**Required task**
Extract the complete listing and output it unchanged.

**Dataset section**
--------------------

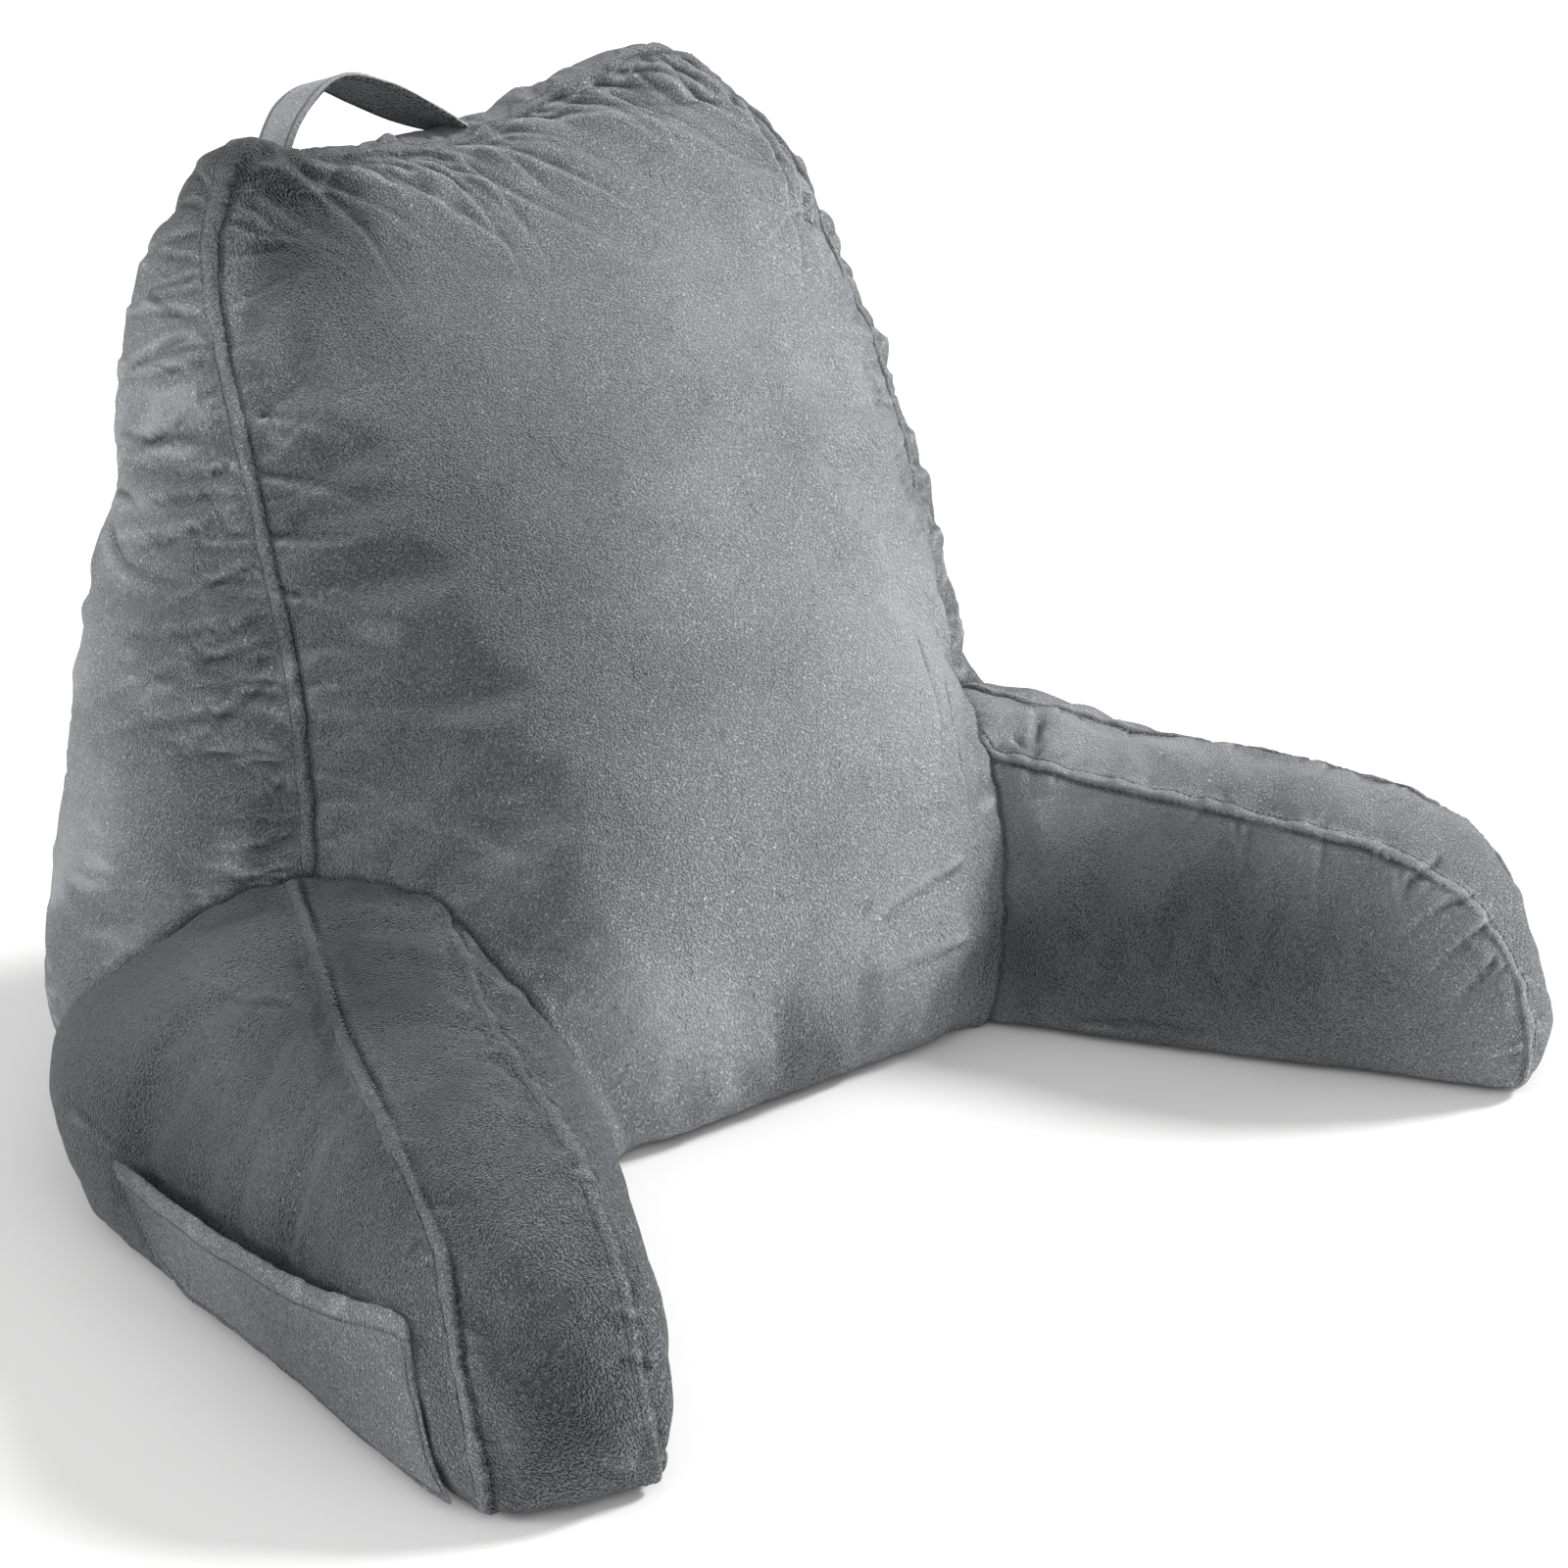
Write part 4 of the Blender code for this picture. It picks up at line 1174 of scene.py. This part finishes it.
class PILLOW_OT_stage(bpy.types.Operator):
    """Sets a plain pale floor, soft studio light and the camera"""
    bl_idname = "pillow.stage"
    bl_label = "Stage"

    def execute(self, context):
        stage = context.scene.reading_pillow.stage
        shape = bmesh.new()
        bmesh.ops.create_grid(shape, x_segments=1, y_segments=1, size=FLOOR_REACH,
                              matrix=Matrix.Translation((0, 0, -0.5 * MM)))
        mesh = mesh_of(shape, "floor")
        floor = new_piece("floor", mesh)
        material = bpy.data.materials.new("matt_paper")
        material.use_nodes = True
        shader = material.node_tree.nodes["Principled BSDF"]
        shader.inputs["Base Color"].default_value = linear(stage.floor)
        shader.inputs["Roughness"].default_value = 0.9
        mesh.materials.append(material)
        world = context.scene.world or bpy.data.worlds.new("studio")
        context.scene.world = world
        world.use_nodes = True
        background = world.node_tree.nodes["Background"]
        background.inputs["Color"].default_value = (1.0, 1.0, 1.0, 1.0)
        background.inputs["Strength"].default_value = stage.ambient
        for name, place, spread, power in STUDIO_LIGHTS:
            light = bpy.data.lights.new(name, "SUN")
            light.angle = math.radians(spread)
            light.energy = power
            lamp = bpy.data.objects.new(name, light)
            lamp.matrix_world = Vector(place).to_track_quat("Z", "Y").to_matrix().to_4x4()
            context.scene.collection.objects.link(lamp)
        context.scene.view_settings.view_transform = "Standard"
        camera_data = bpy.data.cameras.new("camera")
        camera_data.lens = stage.lens
        camera_data.sensor_width = 36.0
        camera_data.shift_x, camera_data.shift_y = stage.shift
        camera = bpy.data.objects.new("camera", camera_data)
        camera.matrix_world = (Matrix.Translation(stage.target)
                               @ Matrix.Rotation(stage.azimuth, 4, "Z")
                               @ Matrix.Rotation(math.pi / 2 - stage.elevation, 4, "X")
                               @ Matrix.Rotation(stage.roll, 4, "Z")
                               @ Matrix.Translation((0, 0, stage.distance)))
        context.scene.collection.objects.link(camera)
        context.scene.camera = camera
        return {"FINISHED"}


class PILLOW_PT_panel(bpy.types.Panel):
    bl_label = "Reading Pillow"
    bl_idname = "PILLOW_PT_panel"
    bl_space_type = "VIEW_3D"
    bl_region_type = "UI"
    bl_category = "Reading Pillow"

    def draw(self, context):
        pillow = context.scene.reading_pillow
        for group in (pillow.cloth, pillow.sewing, pillow.filling, pillow.stage):
            box = self.layout.box()
            for name in group.__annotations__:
                box.prop(group, name)
        for operator in OPERATORS:
            self.layout.operator(operator.bl_idname)


OPERATORS = (PILLOW_OT_stage, PILLOW_OT_backrest, PILLOW_OT_arms, PILLOW_OT_handle, PILLOW_OT_pocket)
CLASSES = (PillowCloth, PillowSewing, PillowFilling, PillowStage, ReadingPillow,
           *OPERATORS, PILLOW_PT_panel)


def register():
    for cls in CLASSES:
        bpy.utils.register_class(cls)
    bpy.types.Scene.reading_pillow = PointerProperty(type=ReadingPillow)


def unregister():
    del bpy.types.Scene.reading_pillow
    for cls in reversed(CLASSES):
        bpy.utils.unregister_class(cls)


def main():
    register()
    bpy.ops.pillow.stage()
    bpy.ops.pillow.backrest()
    bpy.ops.pillow.arms()
    bpy.ops.pillow.handle()
    bpy.ops.pillow.pocket()


if __name__ == "__main__":
    main()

--------------------

**Completed exercise**
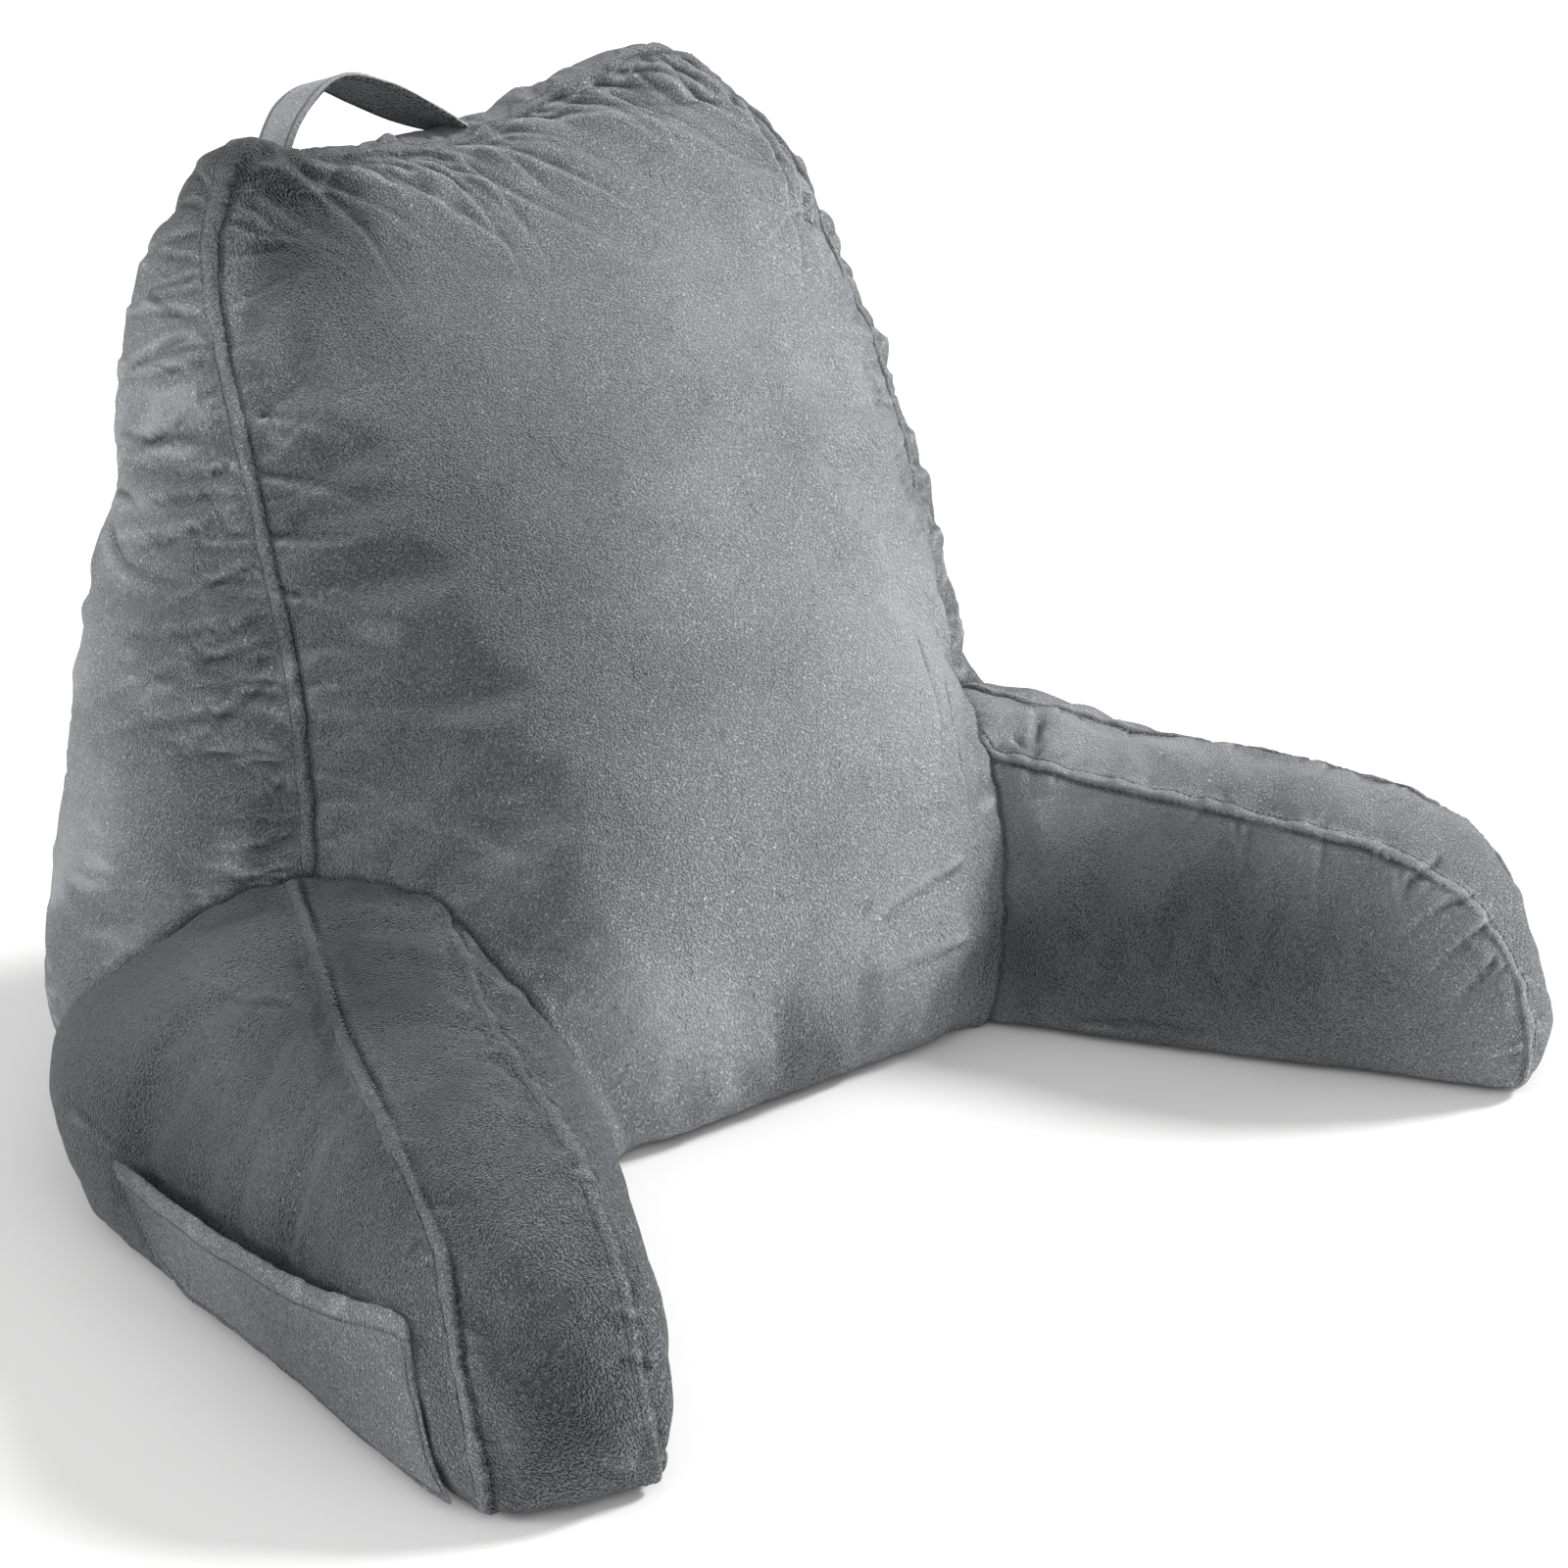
Write part 4 of the Blender code for this picture. It picks up at line 1174 of scene.py. This part finishes it.
class PILLOW_OT_stage(bpy.types.Operator):
    """Sets a plain pale floor, soft studio light and the camera"""
    bl_idname = "pillow.stage"
    bl_label = "Stage"

    def execute(self, context):
        stage = context.scene.reading_pillow.stage
        shape = bmesh.new()
        bmesh.ops.create_grid(shape, x_segments=1, y_segments=1, size=FLOOR_REACH,
                              matrix=Matrix.Translation((0, 0, -0.5 * MM)))
        mesh = mesh_of(shape, "floor")
        floor = new_piece("floor", mesh)
        material = bpy.data.materials.new("matt_paper")
        material.use_nodes = True
        shader = material.node_tree.nodes["Principled BSDF"]
        shader.inputs["Base Color"].default_value = linear(stage.floor)
        shader.inputs["Roughness"].default_value = 0.9
        mesh.materials.append(material)
        world = context.scene.world or bpy.data.worlds.new("studio")
        context.scene.world = world
        world.use_nodes = True
        background = world.node_tree.nodes["Background"]
        background.inputs["Color"].default_value = (1.0, 1.0, 1.0, 1.0)
        background.inputs["Strength"].default_value = stage.ambient
        for name, place, spread, power in STUDIO_LIGHTS:
            light = bpy.data.lights.new(name, "SUN")
            light.angle = math.radians(spread)
            light.energy = power
            lamp = bpy.data.objects.new(name, light)
            lamp.matrix_world = Vector(place).to_track_quat("Z", "Y").to_matrix().to_4x4()
            context.scene.collection.objects.link(lamp)
        context.scene.view_settings.view_transform = "Standard"
        camera_data = bpy.data.cameras.new("camera")
        camera_data.lens = stage.lens
        camera_data.sensor_width = 36.0
        camera_data.shift_x, camera_data.shift_y = stage.shift
        camera = bpy.data.objects.new("camera", camera_data)
        camera.matrix_world = (Matrix.Translation(stage.target)
                               @ Matrix.Rotation(stage.azimuth, 4, "Z")
                               @ Matrix.Rotation(math.pi / 2 - stage.elevation, 4, "X")
                               @ Matrix.Rotation(stage.roll, 4, "Z")
                               @ Matrix.Translation((0, 0, stage.distance)))
        context.scene.collection.objects.link(camera)
        context.scene.camera = camera
        return {"FINISHED"}


class PILLOW_PT_panel(bpy.types.Panel):
    bl_label = "Reading Pillow"
    bl_idname = "PILLOW_PT_panel"
    bl_space_type = "VIEW_3D"
    bl_region_type = "UI"
    bl_category = "Reading Pillow"

    def draw(self, context):
        pillow = context.scene.reading_pillow
        for group in (pillow.cloth, pillow.sewing, pillow.filling, pillow.stage):
            box = self.layout.box()
            for name in group.__annotations__:
                box.prop(group, name)
        for operator in OPERATORS:
            self.layout.operator(operator.bl_idname)


OPERATORS = (PILLOW_OT_stage, PILLOW_OT_backrest, PILLOW_OT_arms, PILLOW_OT_handle, PILLOW_OT_pocket)
CLASSES = (PillowCloth, PillowSewing, PillowFilling, PillowStage, ReadingPillow,
           *OPERATORS, PILLOW_PT_panel)


def register():
    for cls in CLASSES:
        bpy.utils.register_class(cls)
    bpy.types.Scene.reading_pillow = PointerProperty(type=ReadingPillow)


def unregister():
    del bpy.types.Scene.reading_pillow
    for cls in reversed(CLASSES):
        bpy.utils.unregister_class(cls)


def main():
    register()
    bpy.ops.pillow.stage()
    bpy.ops.pillow.backrest()
    bpy.ops.pillow.arms()
    bpy.ops.pillow.handle()
    bpy.ops.pillow.pocket()


if __name__ == "__main__":
    main()